Thursday, April 2, 2009

Scary scary Havana

Casa particular
- is a private accommodation in Cuba, very similar to bed & breakfast. The term is often shortened to simply casa. A casa can be a full apartment or a house, butmost of the time it's a room inside somebody's private home (often with separate entrance).

Homes that offer casa particular accommodation have a sign like that on their doors. Don't judge by the house's facade, inside can be quite different.


When my Havana casa particular's landlady Anita saw that i'm a "blond and blue-eyed girl" all alone in Cuba, she got very serious. She pretty much sat me down and gave me a long illustrated lesson where i'm allowed to go, how i should behave, how to take care of my belongings, what to avoid and so on. It's actually kind of nice that during these weeks of traveling some people i've met have gotten very protective about me and have gone out of their way to advise me on safety and help me in every way they can. I'm not used to people worrying about me and it's nice they make an effort. Anyway, by the time Anita was finished she had made me feel that as soon as i stick my white pretty nose out of the door two Cuban guys are going to pin me down, while the third steals my shoes, fourth goes through my bag and fifth stands on the sidewalk and says stuff like "Oy, que bonita!".

She told me to wear my backpack in front of me and constantly observe my surroundings. If i'd do that i'd be as much out of place as those scared (and probably lost) tourists i saw in Mexico City, clutching their bags and watching around frantically, looking like an easy prey even for a toddler. I don't know, maybe it's stupid or stubborn, but what is the point of going to a country like Cuba if i'm supposed to be afraid to walk on the streets? If all you do is being afraid and suspecting everybody's intentions you kind of miss out a lot. Jevgeni already forbade me to go to Mali and Algeria because of safety, i don't want to restrict the rest of my trip also by only visiting "tourist safe" areas, which are guarded by security guards and police.

I felt quite comfortable in Havana. Yes, i got tons of attention and i was being generally careful and vigilant, but in the end i was walking 90% of the time with my big camera hanging from my neck and i didn't feel particularly observed or followed. People who know me, know that i can be quite paranoid and worrying at times, so nobody can blame me in being careless. There was only one time in Havana when i ventured a bit too deep into a rather secluded area and at some point i realized that there weren't anymore too many people walking on the street and those that were were kind of dark and ominous looking local men. Yes, maybe i'm falling into stereotypes here and these men were actually pacifists / Buddhists and practising zen-thinking, but at that point i thought it's about time to become paranoid and high tail my ass out of there. So, still alive and kicking plus i got some nice wicked photos from there.

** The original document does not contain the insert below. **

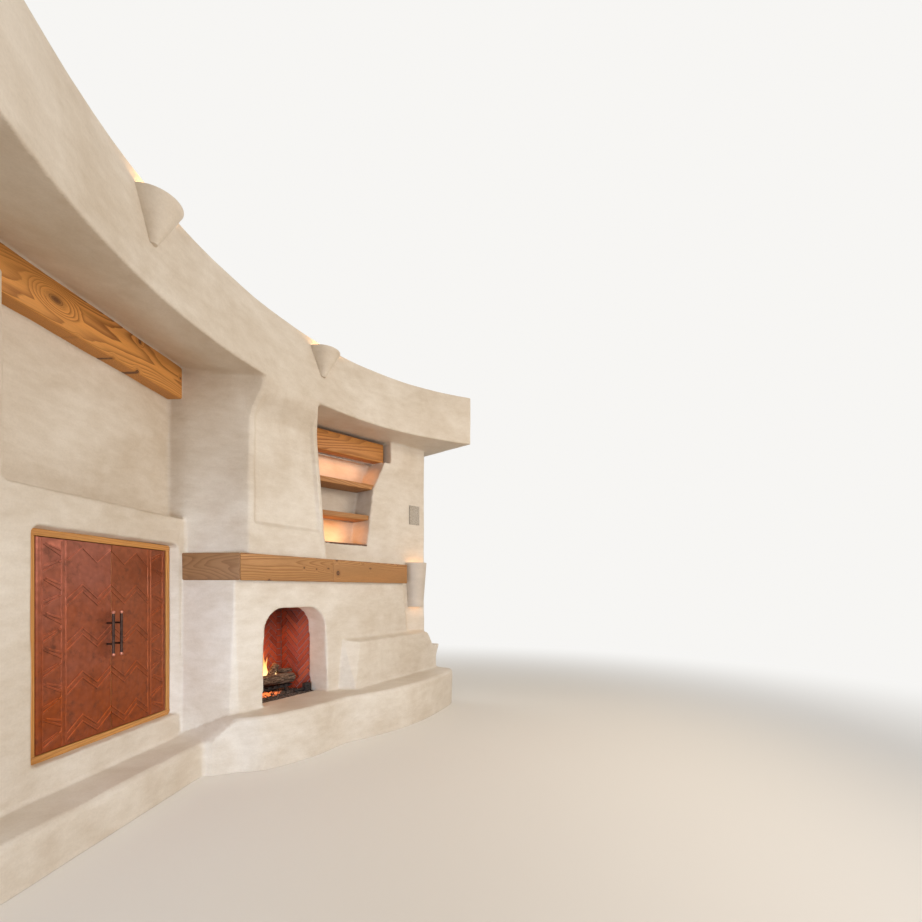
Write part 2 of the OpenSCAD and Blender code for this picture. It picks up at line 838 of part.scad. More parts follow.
// Places a left-hand leaf on its pivot, or its mirror image
module on_pivot(side) {
    in_cabinet()
        translate([side < 0 ? frame_in_left + pivot_set : frame_in_right - pivot_set, pivot_v, 0])
            mirror([side < 0 ? 0 : 1, 0, 0])
                children();
}
module leaf_core() {
    union() {
        slab(leaf_bottom, leaf_top)
            union() {
                circle(core_t / 2);
                translate([0, -core_t / 2])
                    square([leaf_l, core_t]);
            }
        translate([0, 0, leaf_bottom - pivot_l])
            cylinder(h = leaf_top - leaf_bottom + 2 * pivot_l, r = pivot_r);
    }
}
module left_door_panel() {
    color(timber)
        on_pivot(-1)
            leaf_core();
}
module right_door_panel() {
    color(timber)
        on_pivot(1)
            leaf_core();
}
// One rib that runs through the points, as tall as its width allows
module rib(points, w) {
    polygon(concat([for (p = points) p + [0, w / 2]],
        [for (i = [len(points) - 1:-1:0]) points[i] - [0, w / 2]]));
}
// Peaks at the free edge and at a third of the way from the band, and a band of crossing bars
module leaf_pattern() {
    zig_l = (leaf_l - edge_band - band_strip) / 3;
    bars = 2 * zig_rows + 2;
    bar_pitch = (leaf_top - leaf_bottom - 2 * rib_w) / bars;
    band_w = edge_band - band_x - rib_w;
    for (row = [0:zig_rows - 1], pair = [row == zig_rows - 1 ? 1 : 0, 1])
        if (pair == 1 || row < zig_rows - 1)
            rib([for (i = [0:3]) [edge_band + band_strip + zig_l * i,
                zig_first_z + zig_pitch * row - zig_pair * pair - (i % 2 == 0 ? zig_h : 0)]], rib_w * 1.2);
    for (x = [band_x, edge_band, edge_band + band_strip - rib_w])
        translate([x, leaf_bottom + rib_w])
            square([rib_w, leaf_top - leaf_bottom - 2 * rib_w]);
    for (i = [0:bars - 1], half = [0, 1]) {
        low = leaf_bottom + rib_w + bar_pitch * (i + 0.15 + 0.3 * half);
        rise = bar_pitch * (0.62 - 0.3 * half);
        reach = half == 0 ? band_w : band_w * 0.8;
        from_x = band_x + rib_w + (i % 2 == 0 ? 0 : band_w);
        to_x = from_x + (i % 2 == 0 ? reach : -reach);
        rib(from_x < to_x ? [[from_x, low], [to_x, low + rise]] : [[to_x, low + rise], [from_x, low]],
            rib_w * 1.4);
    }
}
pull_x = leaf_l - pull_set;
module leaf_copper() {
    union() {
        slab(leaf_bottom, leaf_top) {
            translate([0, -door_skin])
                square([leaf_l, copper_t]);
            intersection() {
                difference() {
                    circle(door_skin);
                    circle(core_t / 2);
                }
                translate([-door_skin, -door_skin])
                    square(door_skin);
            }
        }
        difference() {
            along_y(-door_skin - rib_t, -door_skin)
                intersection() {
                    leaf_pattern();
                    translate([band_x, leaf_bottom + rib_w])
                        square([leaf_l - band_x, leaf_top - leaf_bottom - 2 * rib_w]);
                }
            for (s = [-1, 1])
                translate([pull_x, 0, pull_z + s * pull_posts / 2])
                    rotate([90, 0, 0])
                        cylinder(h = 2 * door_skin, r = pull_r + 1);
        }
    }
}
module left_door_copper() {
    color(copper)
        on_pivot(-1)
            leaf_copper();
}
module right_door_copper() {
    color(copper)
        on_pivot(1)
            leaf_copper();
}
// A round bar on two posts, with a ball at each end
module leaf_pull() {
    bar_y = -door_skin - pull_gap - pull_r;
    union() {
        translate([pull_x, bar_y, pull_z - pull_l / 2])
            cylinder(h = pull_l, r = pull_r);
        for (s = [-1, 1]) {
            translate([pull_x, bar_y, pull_z + s * pull_l / 2])
                sphere(pull_r * 1.3);
            translate([pull_x, bar_y, pull_z + s * pull_posts / 2])
                rotate([-90, 0, 0])
                    cylinder(h = pull_gap + pull_r, r = pull_r * 0.8);
        }
    }
}
module left_door_pull() {
    color(iron)
        on_pivot(-1)
            leaf_pull();
}
module right_door_pull() {
    color(iron)
        on_pivot(1)
            leaf_pull();
}

// A stretch of the niche wall's plan from world x0 to the wall's right end
module niche_plan(x0, y0, y1) {
    polygon([nch_at_x(x0, y0), nch(0, y0), nch(0, y1), nch_at_x(x0, y1)]);
}
knee_z = upper_shelf_z - shelf_t;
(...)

Anita said that in Havana a lot of people get their bags cut open with a knife and stuff grabbed out of them. Also, popular means of robbery is opening the zipper of your bag (specially in backpacks) and grabbing the first thing they see. Can't do much about getting my bag cut open (though camera-bag has plenty of padding and the thief most likely will not achieve the desired result) but i did find a way to avoid somebody from running by and opening my bag's zipper. It won't of course protect against seriously motivated individuals, but "crime-of-opportunity"-guys are out of luck.


  1. Ragne! I love your blog! I'm glad you are not letting yourself get scared and are taking advantage of all the great opportunities during your travels. One thing that I did in Asia with my camera bag/purse was take a carabiner and clip the strap of the bag to my belt loop. It prevents the run by and snatch the bag thing without making me look like an ultra paranoid westener.


  2. Hi Jade! When i am super paranoid (like in Barcelona) i use a special thin weaved string made of fishing line, one end is attached to my camera and other to my belt. Of course you can cut through it, but there is a difference between crime of opportunity and assult and in my mind the whole point is to make is super unconvinient for a robber to rob you, rather than try to make yourself bullet-proof.

  3. Thanks brings back memorys i visited Havana 10 years ago and it was an experiance...You have all the guys tring to sell you fake Cuban cigars too?..Nice pictures though...jimmy

  4. Not specially much cigar-selling guys actually. I don't even know if the times have slowly changed since you visited last or i was just not the target audience.